A controversial IVF technique could see babies being born with three parents, scientists have suggested.
The technique is banned in Britain
Experts in China say they have created embryos using eggs from two women and sperm from one man.
The embryos were implanted into a 30-year-old Chinese woman with fertility problems.
While she suffered a miscarriage, scientists believe the technique could help other women.
It is the first time scientists have used the technique since it was outlawed in the United States in 1998. The procedure is also banned in the UK.
The woman had previously undergone two IVF cycles. However, these failed because of problems with her eggs.
Scientists at Sun Yat-Sen University, in Guangzhou, tried to overcome this problem by fusing the woman's egg with one from another woman.
Eggs consist of a nucleus which holds most of their DNA and surrounding material called the cytoplasm.
Scientists removed the DNA material from the donor egg leaving just the cytoplasm. They then put the nucleus of the patient's egg into the donor egg, in a process called human nuclear transfer.
These fused eggs were then fertilised with the man's sperm. In all, the scientists transferred five of the three-parent embryos into the woman.
She subsequently became pregnant with triplets. One month into the pregnancy, doctors aborted one foetus to give the remaining two a better chance of survival.
However, the remaining two were both delivered prematurely and died at four and five months into the pregnancy respectively.
The scientists said the deaths were not related to the IVF technique they used, but rather due to complications as a result of a multiple pregnancy.

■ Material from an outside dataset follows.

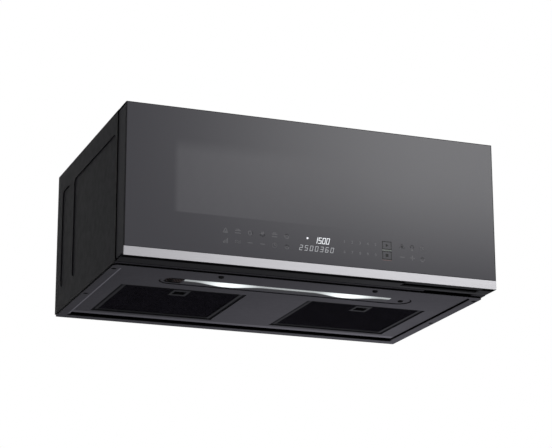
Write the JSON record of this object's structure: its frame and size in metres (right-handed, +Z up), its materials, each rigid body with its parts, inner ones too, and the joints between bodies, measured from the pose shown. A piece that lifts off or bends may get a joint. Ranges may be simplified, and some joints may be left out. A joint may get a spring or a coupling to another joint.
{
  "type": "over-the-range microwave oven",
  "caption": "Low-profile over-the-range microwave: dark glass door with a steel strip and touch keys, turntable oven, grease filters and cooktop light below, ducted blower.",
  "frame": {"origin": "The middle of the wall face: mid width of the cabinet, on its rear plane, half way up the case (151 mm below its top).", "axes": "+X points right for someone facing the door, +Y points into the wall, +Z points up."},
  "size_m": [0.759, 0.498, 0.304],
  "materials": {
    "case_paint": "black baked paint on sheet steel",
    "base_paint": "dark grey textured paint on sheet steel",
    "galvanised": "zinc coated sheet steel",
    "oven_enamel": "light grey oven paint",
    "filter_black": "blackened metal mesh and rim",
    "brushed_steel": "horizontally brushed",
    "bare_steel": "plain steel",
    "aluminium": "mill finish",
    "dark_glass": "tempered glass, printed dark behind",
    "clear_glass": "clear tempered glass",
    "frosted_lens": "frosted lens, lit",
    "black_plastic": "black moulding",
    "white_plastic": "white moulding",
    "mica": "pressed mica sheet",
    "copper": "enamelled copper winding",
    "charcoal": "black activated carbon pad",
    "circuit": "printed circuit board with its parts",
    "rubber": "soft black rubber"
  },
  "bodies": {
    "cabinet": {"outer_case": "case_paint", "rear_panel": "galvanised", "base_pan": "base_paint", "chassis_plate": "galvanised", "front_frame": "case_paint", "light_cover": "base_paint", "light_lens": "frosted_lens", "led_board": "circuit", "light_screw_left": "bare_steel", "light_screw_right": "bare_steel", "oven_cavity": "oven_enamel", "mica_cover": "mica", "cavity_lamp": "white_plastic", "turntable_motor": "galvanised", "waveguide": "galvanised", "magnetron": "aluminium", "transformer_core": "bare_steel", "transformer_coils": "copper", "hv_capacitor": "aluminium", "power_board": "circuit", "fan_shroud": "galvanised", "cooling_motor": "bare_steel", "blower_housing": "galvanised", "blower_motor": "bare_steel", "exhaust_collar": "galvanised", "vent_grille": "black_plastic", "charcoal_filter": "charcoal", "cord_grommet": "rubber", "hinge_bracket_bottom": "bare_steel", "hinge_bracket_top": "bare_steel", "latch_board": "black_plastic", "interlock_switch_lower": "black_plastic", "interlock_switch_upper": "black_plastic"},
    "door": {"door_glass": "dark_glass", "steel_trim": "brushed_steel", "door_frame": "black_plastic", "door_choke": "oven_enamel", "choke_cover": "black_plastic", "inner_window": "clear_glass", "hinge_bush_bottom": "white_plastic", "hinge_bush_top": "white_plastic", "touch_board": "circuit", "latch_spring": "bare_steel"},
    "latch": {"latch_hooks": "white_plastic"},
    "plunger_lower": {"switch_plunger_lower": "white_plastic"},
    "plunger_upper": {"switch_plunger_upper": "white_plastic"},
    "filter_left": {"grease_filter_left": "filter_black"},
    "filter_right": {"grease_filter_right": "filter_black"},
    "tray": {"glass_tray": "clear_glass", "turntable_coupler": "white_plastic"},
    "ring": {"roller_ring": "white_plastic"},
    "wheel_1": {"roller_wheel_1": "white_plastic"},
    "wheel_2": {"roller_wheel_2": "white_plastic"},
    "wheel_3": {"roller_wheel_3": "white_plastic"},
    "blower_rotor": {"blower_shaft": "bare_steel", "impeller_left": "white_plastic", "impeller_right": "white_plastic"},
    "fan": {"cooling_fan": "white_plastic"},
    "damper": {"damper_flap": "aluminium"}
  },
  "joints": [
    {"name": "door_hinge", "type": "hinge", "parent": "cabinet", "child": "door", "pos_m": [-0.366, -0.479, 0], "axis": [0, 0, -1], "range_deg": [0, 100]},
    {"name": "latch_lift", "type": "slide", "parent": "door", "child": "latch", "axis": [0, 0, 1], "range_m": [0, 0.005], "stiffness_N_per_m": 300, "springref_m": -0.002, "deforming": ["latch_spring"]},
    {"name": "plunger_lower_press", "type": "slide", "parent": "cabinet", "child": "plunger_lower", "axis": [0, 1, 0], "range_m": [0, 0.002], "stiffness_N_per_m": 200, "springref_m": -0.001},
    {"name": "plunger_upper_press", "type": "slide", "parent": "cabinet", "child": "plunger_upper", "axis": [0, 1, 0], "range_m": [0, 0.002], "stiffness_N_per_m": 200, "springref_m": -0.001},
    {"name": "filter_left_release", "type": "slide", "parent": "cabinet", "child": "filter_left", "axis": [0, 1, 0], "range_m": [0, 0.008]},
    {"name": "filter_right_release", "type": "slide", "parent": "cabinet", "child": "filter_right", "axis": [0, 1, 0], "range_m": [0, 0.008]},
    {"name": "tray_spin", "type": "hinge", "parent": "cabinet", "child": "tray", "pos_m": [-0.055, -0.2797, 0], "axis": [0, 0, 1], "continuous": true},
    {"name": "ring_roll", "type": "hinge", "parent": "cabinet", "child": "ring", "pos_m": [-0.055, -0.2797, 0], "axis": [0, 0, 1], "continuous": true},
    {"name": "wheel_1_spin", "type": "hinge", "parent": "ring", "child": "wheel_1", "pos_m": [0.043, -0.2797, -0.085], "axis": [1, 0, 0], "continuous": true},
    {"name": "wheel_2_spin", "type": "hinge", "parent": "ring", "child": "wheel_2", "pos_m": [-0.104, -0.19483, -0.085], "axis": [-0.5, 0.866, 0], "continuous": true},
    {"name": "wheel_3_spin", "type": "hinge", "parent": "ring", "child": "wheel_3", "pos_m": [-0.104, -0.36457, -0.085], "axis": [-0.5, -0.866, 0], "continuous": true},
    {"name": "blower_spin", "type": "hinge", "parent": "cabinet", "child": "blower_rotor", "pos_m": [0, -0.0575, 0.061], "axis": [1, 0, 0], "continuous": true},
    {"name": "fan_spin", "type": "hinge", "parent": "cabinet", "child": "fan", "pos_m": [0.288, -0.122, 0.0355], "axis": [0, 1, 0], "continuous": true},
    {"name": "damper_lift", "type": "hinge", "parent": "cabinet", "child": "damper", "pos_m": [0, -0.0212, 0.123], "axis": [-1, 0, 0], "range_deg": [0, 80]}
  ],
  "couplings": [
    {"joint": "ring_roll", "follows": "tray_spin", "ratio": 0.5},
    {"joint": "wheel_1_spin", "follows": "tray_spin", "ratio": -6.8056},
    {"joint": "wheel_2_spin", "follows": "tray_spin", "ratio": -6.8056},
    {"joint": "wheel_3_spin", "follows": "tray_spin", "ratio": -6.8056}
  ]
}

They believe the technique could be invaluable to women whose eggs are not healthy enough to support a normal pregnancy.
However, critics have attacked the experiment and accused the scientists of taking a major step towards human cloning.
"The potential for abuse of this type of technique could be mind-blowing," a spokesman for pro-life group Life said.
The technology behind the Chinese experiment was developed in the United States.
However, scientists there stopped their work after the Food and Drug Administration cracked down on fertility experiments.
China has now announced that it too will outlaw embryo research.
The Human Fertilisation and Embryology Authority, which regulates IVF in the UK, said the law outlawed such experiments.
"This type of experiment couldn't be carried out in the UK," a spokeswoman told BBC News Online.
"Under the Human Fertilisation and Embryology Act, you can't mix genetic material from three different people."
Dr Mohammed Taranissi of the Assisted Reproduction & Gynaecology Centre in London said the technology had been around for a while.
"If you look at it from a purely medical point of view it could benefit people who have problems conceiving," he said.
"But from the ethical point of view, I am not sure I would be comfortable using it. It is not something I would like to try."
Details of the experiment were presented at the American Society for Reproductive Medicine annual conference in San Antonio, Texas.